The U.S.-trained rebels also do not have explicit approval to target Syrian dictator Bashar al-Assad, a situation that Graham said has undermined regional support for the effort and must change. He said he would assemble a regional force composed of troops from Egypt, Turkey, and Saudi Arabia to topple Assad and eradicate IS and other terrorist groups in Syria. Yet he added that "big Arab armies haven’t really fought much," meaning that more U.S. commandos will be required to give them a logistical edge and act as forward air controllers to improve the accuracy of airstrikes.

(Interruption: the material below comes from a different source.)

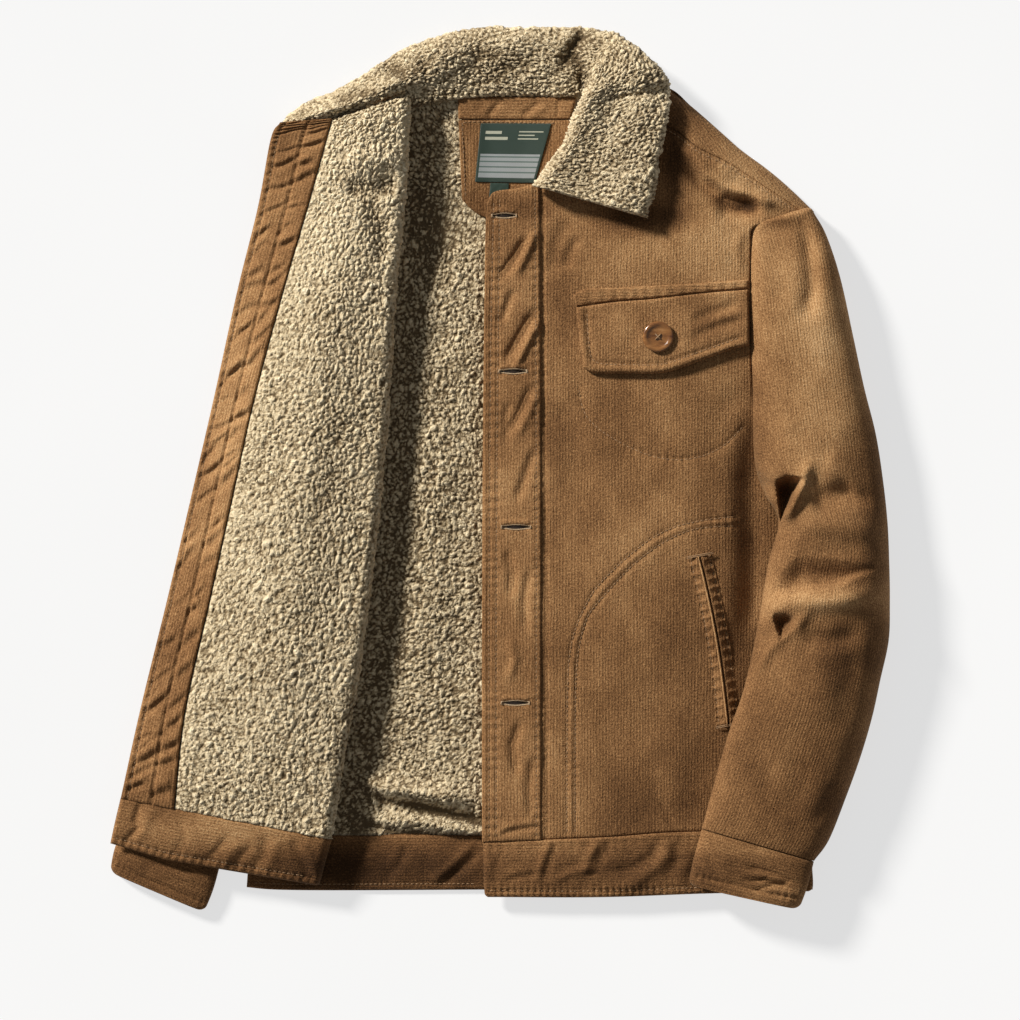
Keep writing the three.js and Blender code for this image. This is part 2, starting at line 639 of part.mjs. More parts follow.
const FOLD_FLOOR = 8;
const RIGHT_ROWS = [
  { free: [-320, -279], seam: [-275, -288], fold: [-141, -314], freeZ: 24, seamZ: 27, midZ: 29, foldZ: 29.5 },
  { free: [-303, -201], seam: [-266, -206], fold: [-126, -230], freeZ: 19, seamZ: 27, midZ: 33, foldZ: 30 },
  { free: [-280, -106], seam: [-245, -111], fold: [-111, -130], freeZ: 14, seamZ: 25, midZ: 34.5, foldZ: 30 },
  { free: [-258, -11], seam: [-224, -15], fold: [-99, -28], freeZ: 12, seamZ: 24, midZ: 35, foldZ: 30 },
  { free: [-241, 63], seam: [-207, 61], fold: [-92, 50], freeZ: 12, seamZ: 24, midZ: 35, foldZ: 30 },
  { free: [-222, 150], seam: [-183, 150], fold: [-87, 143], freeZ: 12, seamZ: 24, midZ: 34.5, foldZ: 30 },
  { free: [-204, 223], seam: [-162, 222], fold: [-79, 216], freeZ: 14, seamZ: 25, midZ: 33, foldZ: 30 },
  { free: [-193, 280], seam: [-145, 283], fold: [-74, 290], freeZ: 20, seamZ: 26, midZ: 31, foldZ: 30 },
  { free: [-185, 294], seam: [-141, 297], fold: [-73, 320], freeZ: 21, seamZ: 25, midZ: 29, foldZ: 29.5 },
];
const RIGHT_BAND_ROWS = [
  { free: [-329, -317], seam: [-282, -331], fold: [-152, -353], freeZ: 20, seamZ: 22, midZ: 21, foldZ: 20 },
  { free: [-325, -299], seam: [-279, -311], fold: [-147, -334], freeZ: 23, seamZ: 26, midZ: 26, foldZ: 25 },
  { free: [-320.3, -280], seam: [-275.3, -289], fold: [-141.3, -315], freeZ: 23.5, seamZ: 26, midZ: 28, foldZ: 28 },
];

// One row of a folded sheet: plan points and heights by the distance from its free edge.
const CROWN_AT = 0.45;
function foldedRow(rows, v, floorZ) {
  const get = (key) => rowValue(rows, key, v);
  const [free, seam, fold] = ["free", "seam", "fold"].map(get);
  const facing = Math.hypot(seam[0] - free[0], seam[1] - free[1]);
  const lining = Math.hypot(fold[0] - seam[0], fold[1] - seam[1]);
  const total = facing + lining;
  const radius = (get("foldZ") - floorZ) / 2;
  const profile = [
    { q: 0, z: get("freeZ") },
    { q: facing, z: get("seamZ") },
    { q: facing + CROWN_AT * lining, z: get("midZ") },
    { q: total - radius, z: get("foldZ") },
  ];
  const plan = (q) =>
    [0, 1].map((k) => {
      if (q < facing) return lerp(free[k], seam[k], q / facing);
      return lerp(seam[k], fold[k], (q - facing) / lining);
    });
  return { facing, total, radius, top: get("foldZ"), plan, height: (q) => tableValue(profile, "q", q, "z") };
}

// A sheet from the distance `start` to the fold, round the fold and back under itself by `tail`.
function foldedSheet({ rows, steps, columns, curl, floorZ, start, drop, thickness, tail }) {
  const layer = (below) =>
    Array.from({ length: steps + 1 }, (_, j) => {
      const row = foldedRow(rows, j / steps, floorZ);
      const turn = row.total - row.radius;
      const flat = Array.from({ length: columns + 1 }, (_, i) => {
        const q = lerp(start(row), turn, i / columns);
        return [q, row.height(q) - drop(q, row) - below];
      });
      const inset = drop(turn, row) + below;
      const round = Array.from({ length: curl }, (_, i) => {
        const angle = Math.PI * (0.5 - (i + 1) / curl);
        const reach = row.radius - inset;
        return [turn + reach * Math.cos(angle), row.top - row.radius + reach * Math.sin(angle)];
      });
      const back = [[turn - tail, row.top - 2 * row.radius + inset]];
      return [...flat, ...round, ...back].map(([q, z]) => [...row.plan(q), z]);
    });
  return between(layer(0), layer(thickness));
}

const pileDrop = PILE + LAY_GAP;
const facingDrop = CORDUROY + LAY_GAP;
const shellDrop = (q, row) => lerp(facingDrop, pileDrop, smoothstep(q / row.facing, 0.12, 0.5)) + SEAM_GAP;
const wholeRow = { rows: RIGHT_ROWS, steps: 24, floorZ: FOLD_FLOOR };
add("right_lining", foldedSheet({
  ...wholeRow,
  columns: 9,
  curl: 6,
  start: (row) => row.facing + SEAM_GAP,
  drop: () => 0,
  thickness: PILE,
  tail: 10,
}), pile);
add("right_front", foldedSheet({
  ...wholeRow,
  steps: 16,
  columns: 9,
  curl: 4,
  start: () => 1.5,
  drop: shellDrop,
  thickness: CORDUROY,
  tail: 12,
}), corduroy);

function facingPoint(below) {
  return (u, v) => {
    const row = foldedRow(RIGHT_ROWS, v, FOLD_FLOOR);
    const q = u * row.facing;
    return [...row.plan(q), row.height(q) - below];
  };
}
add("right_facing", between(gridOf(4, 26, facingPoint(0)), gridOf(4, 26, facingPoint(CORDUROY))), corduroy);
add("right_hem_band", foldedSheet({
  rows: RIGHT_BAND_ROWS,
  steps: 4,
  columns: 14,
  curl: 4,
  floorZ: BAND + 2.6,
  start: () => 0,
  drop: () => 0,
  thickness: BAND,
  tail: 12,
}), corduroy);

// Buttons of the right front, on its outer side, which faces down here
const FRONT_BUTTONS = [0.85, 0.62, 0.39, 0.15];
const BUTTON_INSET = 20;
const BUTTON_SEAT = 1;
FRONT_BUTTONS.forEach((v, i) => {
  const row = foldedRow(RIGHT_ROWS, v, FOLD_FLOOR);
  const under = (q) => row.height(q) - shellDrop(q, row) - CORDUROY;
  const [x, y] = row.plan(BUTTON_INSET);
  const [ax, ay] = row.plan(BUTTON_INSET + BUTTON_RADIUS);
  const rise = (under(BUTTON_INSET + BUTTON_RADIUS) - under(BUTTON_INSET)) / BUTTON_RADIUS ** 2;
  const down = new THREE.Vector3(rise * (ax - x), rise * (ay - y), -1).normalize();
  const button = add(`front_button_${i + 1}`, buttonGeometry(14, false), horn);
  button.quaternion.setFromUnitVectors(new THREE.Vector3(0, 0, 1), down);
  button.position.set(x, y, under(BUTTON_INSET)).addScaledVector(down, BUTTON_SEAT);
});

// Collar: flat and lining up behind the neck, rolled over and down on the left front

const ROLL_RADIUS = 12;
const ROLL_CENTRE = 27;
const ROLL_SHARE = 0.4;
const ROLL_START = 1.2;
const LEAF_CLEAR = 1;
const COLLAR_STATIONS = [
  { root: [-178, 296.5], edge: [-184, 297], roll: 0, lift: 8 },
  { root: [-160, 298], edge: [-169, 309], roll: 0, lift: 8 },
  { root: [-124, 309], edge: [-127, 328], roll: 0, lift: 9 },
  { root: [-86, 323], edge: [-85, 355], roll: 0, lift: 9 },
  { root: [-45, 319], edge: [-46, 370], roll: 0, lift: 2 },
  { root: [-5, 318.5], edge: [-8, 376], roll: 0, lift: 0 },
  { root: [35, 318.5], edge: [40, 376], roll: 0.05, lift: 0 },
  { root: [66, 320], edge: [86, 374.5], roll: 0.2, lift: 0 },
  { root: [72, 334], edge: [112, 363], roll: 0.65, lift: 0 },
  { root: [70, 320], edge: [137, 340], roll: 0.95, lift: 0 },
  { root: [65, 306], edge: [146, 322], roll: 1, lift: 0 },
  { root: [59, 287], edge: [144, 297], roll: 1, lift: 0 },
  { root: [50, 269], edge: [139, 272], roll: 1, lift: 0 },
  { root: [38, 254], edge: [134, 240], roll: 1, lift: 0 },
  { root: [27, 240], edge: [126, 212], roll: 1, lift: 0 },
];
const COLLAR_FLAT = [
  { s: 0, top: 9, under: 0 },
  { s: 0.25, top: 12.5, under: 2 },
  { s: 0.5, top: 17, under: 7 },
  { s: 0.8, top: 16, under: 6 },
  { s: 1, top: 10, under: 0 },
];

function collarPoint(layer) {
  return (s, t) => {
    const [root, tip] = ["root", "edge"].map((key) => rowValue(COLLAR_STATIONS, key, t));
    const roll = rowValue(COLLAR_STATIONS, "roll", t);
    const length = Math.hypot(tip[0] - root[0], tip[1] - root[1]);
    const below = layer === "under" ? COLLAR_WALL : 0;
    const lift = rowValue(COLLAR_STATIONS, "lift", t) * (1 - s) ** 2;
    const flat = [s * length, tableValue(COLLAR_FLAT, "s", s, layer) + lift];
    const reach = ROLL_RADIUS - below;
    const angle = Math.PI * lerp(ROLL_START, 0.5, clamp(s / ROLL_SHARE, 0, 1));
    const out = clamp((s - ROLL_SHARE) / (1 - ROLL_SHARE), 0, 1);
    const edgeZ = frontBase(tip[0], tip[1]) + COLLAR_WALL + LEAF_CLEAR;
    const leafZ = lerp(ROLL_CENTRE + ROLL_RADIUS, edgeZ, out ** 1.2) - below;
    const turned = [ROLL_RADIUS + reach * Math.cos(angle), ROLL_CENTRE + reach * Math.sin(angle)];
    const rolled = s < ROLL_SHARE ? turned : [lerp(ROLL_RADIUS, length, out), leafZ];
    const [q, z] = [0, 1].map((k) => lerp(flat[k], rolled[k], roll));
    return [lerp(root[0], tip[0], q / length), lerp(root[1], tip[1], q / length), Math.max(z, 0)];
  };
}
add("collar", between(gridOf(11, 30, collarPoint("top")), gridOf(11, 30, collarPoint("under"))), pile);

// Neck band, patch, label and tab on the back lining

function onLining(plan, columns, rows, lift, thickness) {
  const under = (x, y) => liningHeight(x, y) + lift;
  return panel(plan, columns, rows, (x, y) => under(x, y) + thickness, under);
}
const PATCH_CLOTH = 1.8;
const ON_PILE = 0.6;
const LABEL_CLOTH = 0.8;
const neckBandPlan = patch({
  bottom: edge([[-34, 297.3], [61, 297.3]]),
  top: edge([[-34.5, 316], [20, 316.5], [66, 316]]),
  left: edge([[-34, 297.3], [-34.5, 316]]),
  right: edge([[61, 297.3], [66, 316]]),
});
const patchPlan = patch({
  bottom: edge([[-31, 229], [-22, 220], [-11, 214], [18, 214]]),
  top: edge([[-34, 296.7], [52, 296.7]]),
  left: edge([[-31, 229], [-34, 296.7]]),
  right: edge([[18, 214], [38, 244], [52, 296.7]]),
});
const labelPlan = patch({
  bottom: edge([[-20, 244], [31, 243]]),
  top: edge([[-15, 294], [45, 293.5]]),
  left: edge([[-20, 244], [-15, 294]]),
  right: edge([[31, 243], [45, 293.5]]),
});
const tabPlan = patch({
  bottom: edge([[-8, 231], [8, 231]]),
  top: edge([[-7, 243.2], [9, 242.8]]),
  left: edge([[-8, 231], [-7, 243.2]]),
  right: edge([[8, 231], [9, 242.8]]),
});
add("neck_band", onLining(neckBandPlan, 8, 2, ON_PILE, CORDUROY), corduroy);
add("neck_patch", onLining(patchPlan, 6, 6, ON_PILE, PATCH_CLOTH), corduroy);
const onPatch = ON_PILE + PATCH_CLOTH + SEAM_GAP;
add("label", onLining(labelPlan, 4, 4, onPatch, LABEL_CLOTH), woven);
add("loop_tab", onLining(tabPlan, 2, 2, onPatch, LABEL_CLOTH), woven);

export default jacket;
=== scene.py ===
"""Looks of a corduroy jacket with a pile lining, laid flat on its back and half open.

Plan sizes and heights are millimetres here and turn into metres when a mesh is made.
+X is the wearer's left side, +Y points to the collar and +Z up, out of the front.
"""
import math

import bpy
import numpy as np
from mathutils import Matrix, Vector


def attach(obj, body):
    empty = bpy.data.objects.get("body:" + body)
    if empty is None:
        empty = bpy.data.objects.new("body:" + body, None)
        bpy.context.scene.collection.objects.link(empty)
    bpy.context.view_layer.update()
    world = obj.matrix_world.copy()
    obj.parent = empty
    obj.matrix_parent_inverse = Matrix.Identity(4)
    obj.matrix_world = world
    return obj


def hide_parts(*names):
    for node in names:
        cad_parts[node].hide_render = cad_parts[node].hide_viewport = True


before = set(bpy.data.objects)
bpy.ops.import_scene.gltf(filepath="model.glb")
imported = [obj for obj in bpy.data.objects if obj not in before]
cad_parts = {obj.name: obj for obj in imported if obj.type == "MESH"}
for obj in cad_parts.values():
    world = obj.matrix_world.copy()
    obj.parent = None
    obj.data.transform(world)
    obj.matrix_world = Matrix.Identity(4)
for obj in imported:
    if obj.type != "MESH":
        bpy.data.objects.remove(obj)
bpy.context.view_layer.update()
MM = 0.001

# Cloth thicknesses and gaps, as in the solids
SEAM_GAP = 0.3
LAY_GAP = 0.4
CORDUROY = 2.4
BACK_SHELL = 2
FRONT_WALL = 8
PILE = 6
BAND = 5
COLLAR_WALL = 8
SLEEVE_WALL = 3
PLACKET_EDGE = -13
PLACKET_SEAM = 36
SIDE_SEAM = 262
HEM_SEAM = -313
HEM_EDGE = -357


# Curves, tables and soft noise

def lerp(a, b, f):
    return a + (b - a) * f


def smoothstep(x, low, high):
    f = np.clip((x - low) / (high - low), 0, 1)
    return f * f * (3 - 2 * f)


def table(columns, *rows):
    """A table of numbers as a dict of named columns."""
    return {name: np.array([row[i] for row in rows], float) for i, name in enumerate(columns.split())}


def edge(points, samples=60):
    """A centripetal Catmull-Rom curve through [x, y] points, measured by its own length from 0 to 1."""
    p = np.array(points, float)
    knots = np.vstack([2 * p[0] - p[1], p, 2 * p[-1] - p[-2]])
    run = []
    for i in range(len(p) - 1):
        a, b, c, d = knots[i:i + 4]
        ab, bc, cd = (np.linalg.norm(t - s) ** 0.5 for s, t in ((a, b), (b, c), (c, d)))
        start = ((b - a) / ab - (c - a) / (ab + bc) + (c - b) / bc) * bc
        end = ((c - b) / bc - (d - b) / (bc + cd) + (d - c) / cd) * bc
        f = np.linspace(0, 1, samples)[:, None]
        hermite = b * (2 * f**3 - 3 * f**2 + 1) + start * (f**3 - 2 * f**2 + f)
        run.append(hermite + c * (3 * f**2 - 2 * f**3) + end * (f**3 - f**2))
    curve = np.vstack(run)
    length = np.r_[0, np.cumsum(np.linalg.norm(np.diff(curve, axis=0), axis=1))]

    def at(t):
        reach = np.clip(t, 0, 1) * length[-1]
        return np.stack([np.interp(reach, length, curve[:, k]) for k in (0, 1)], -1)

    at.length = length[-1]
    return at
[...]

Once IS has been decimated from Iraq and Syria, U.S. allies must hold the territory and begin a process of reconciliation between Sunnis and Shiites, he said. A political settlement could begin to heal a post-Assad Syria, while neutralizing the influence of Iran in Iraq would create more stability in that country and the region. Graham added that he "would walk away" from the current nuclear negotiations between the United States and Iran and ramp up pressure on Tehran with additional sanctions.

Americans must be prepared for the long-term challenge in the region of rooting out IS and rolling back Iran’s influence, he said, dismissing quick solutions such as the partition of Iraq and Syria.

"This mess has got many tentacles to it," he said. "As you pull up the caliphate by its roots, you’ve got to explain to the American people—this is going to be a long struggle to hold this ground, rebuild Syria and Iraq."